Equal Employment Opportunity CommissionJan 23, 2009
0120073790 (E.E.O.C. Jan. 23, 2009)

0120073790

01-23-2009

Lemon L. Gully, Complainant, v. R. James Nicholson, Secretary, Department of Veterans Affairs, Agency.


Lemon L. Gully,

Complainant,

v.

R. James Nicholson,

Secretary,

Department of Veterans Affairs,

Agency.

Appeal No. 0120073790

Agency No. 200L05982005102286

DECISION

Complainant filed a timely appeal with this Commission from a final

decision (FAD) by the agency dated July 20, 2007, finding that complainant

had not been under duress when he signed the September 18, 2006 settlement

agreement (Agreement) into which the parties entered.

The Agreement settled seven then-pending EEO complaints, and provided,

in pertinent part, that complainant agreed to:

(1) Act on his right to representation by consulting with his attorney

before entering into this Agreement.

Furthermore, the parties both agreed that:

(2) This Agreement has been read by, understood by, and has been

freely entered into by both parties.

In October 20061, complainant notified the agency that he had signed

the Agreement under duress. In subsequent correspondence complainant

specifically alleged that shortly before a scheduled settlement

conference his initial attorney notified him that she would not be able

to represent him. See complainant's correspondence dated May 31, 2007.

Complainant alleged that he had to "struggle to find another attorney,"

id., and that the replacement attorney was not familiar with his case.

See id. Complainant further contends that he had been "traumatized,"

id., by the ongoing harassment that was the subject matter of one of

the underlying EEO complaints, and that he was "under duress," id.,

when he signed an "unfavorable settlement." Id. He contends that before

signing the Agreement he told his new attorney that he was not satisfied

with it but that his attorney told him "that it was a done deal and that

the (EEO Administrative Judge) could order" complainant to sign. Id.

In addition, complainant maintains, on the day he signed the agreement,

"I was not psychological [sic] capable of making a logical settlement

[sic]" and that he was under his physician's orders to be excused him

from work for two weeks due to stress and depression. Id. In addition,

complainant alleged that he had been denied due process when he signed

the agreement because the agency failed to take into account that one

of the underlying complaints included age as a basis of discrimination.

See id.

In its July 20, 2007 FAD, the agency concluded that complainant had not

been under duress when he signed the agreement.
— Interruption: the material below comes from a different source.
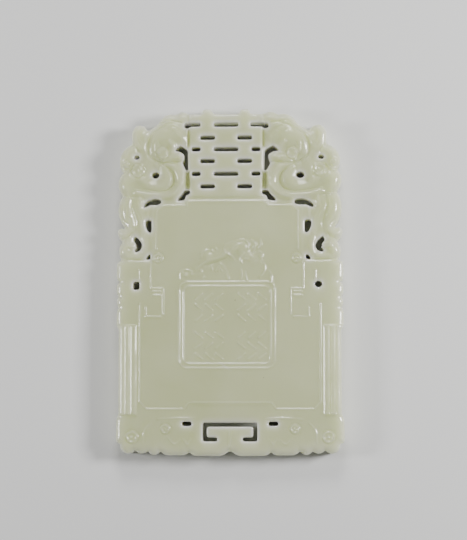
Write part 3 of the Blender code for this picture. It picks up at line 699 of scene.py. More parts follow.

The FAD noted initially

that when a complainant alleging age discrimination, or reprisal for an

earlier age-based discrimination claim, seeks to enter into a settlement

agreement, the Older Workers Benefit Protection Act (OWBPA) applies.

Under OWBPA, the waiver requirements are stricter than normally required

for settlement of EEO complaints alleging non-age-related bases.

The FAD further noted that the Agreement in question sought to settle

seven pending EEO complaints brought by complainant under one Agreement.

However, only one of the seven EEO complaints included reprisal for an

earlier age-based claim of discrimination, while the remaining complaints

raised no age-related issues. The FAD agreed that, as regards the one

complaint that included reprisal for a prior age-based claim, the waiver

provisions of the Agreement did not meet the requirements of the OWBPA.

The agency therefore agreed to reopen that complaint and resume processing

at the point where it had ceased. The agency further found, however,

that the remaining six complaints did not include age as a basis of

discrimination, or reprisal for a prior age-based claim. Therefore,

the agency concluded, the waiver language that was included in the

decision, while not sufficient under OWPBA, was sufficient to satisfy

the requirements under EEO law for those six complaints. In addition,

the agency concluded, complainant had not shown that he had signed the

agreement under duress. Therefore, the agency found that, as regards

the Agreement's settlement of the six non-age-related complaints, the

Agreement was valid.

Complainant alleges that the agency erred and that the entire Agreement

is void. Specifically, complainant contends that where a settlement

agreement seeks to settle both age-based and non-age-based complaints,

a finding that the requirements of OWBPA were not met voids the entire

agreement, not just the portion settling the age-related complaints.

Complainant maintains that because the requirements of OWBPA were

triggered by one of the seven underlying complaints in the Agreement,

the Agreement is not rendered valid by removing the single offending

complaint from the Agreement. Instead, argues complainant, the clauses

are non-severable and the entire Agreement is void for failing to comply

with the waiver requirements of OWBPA.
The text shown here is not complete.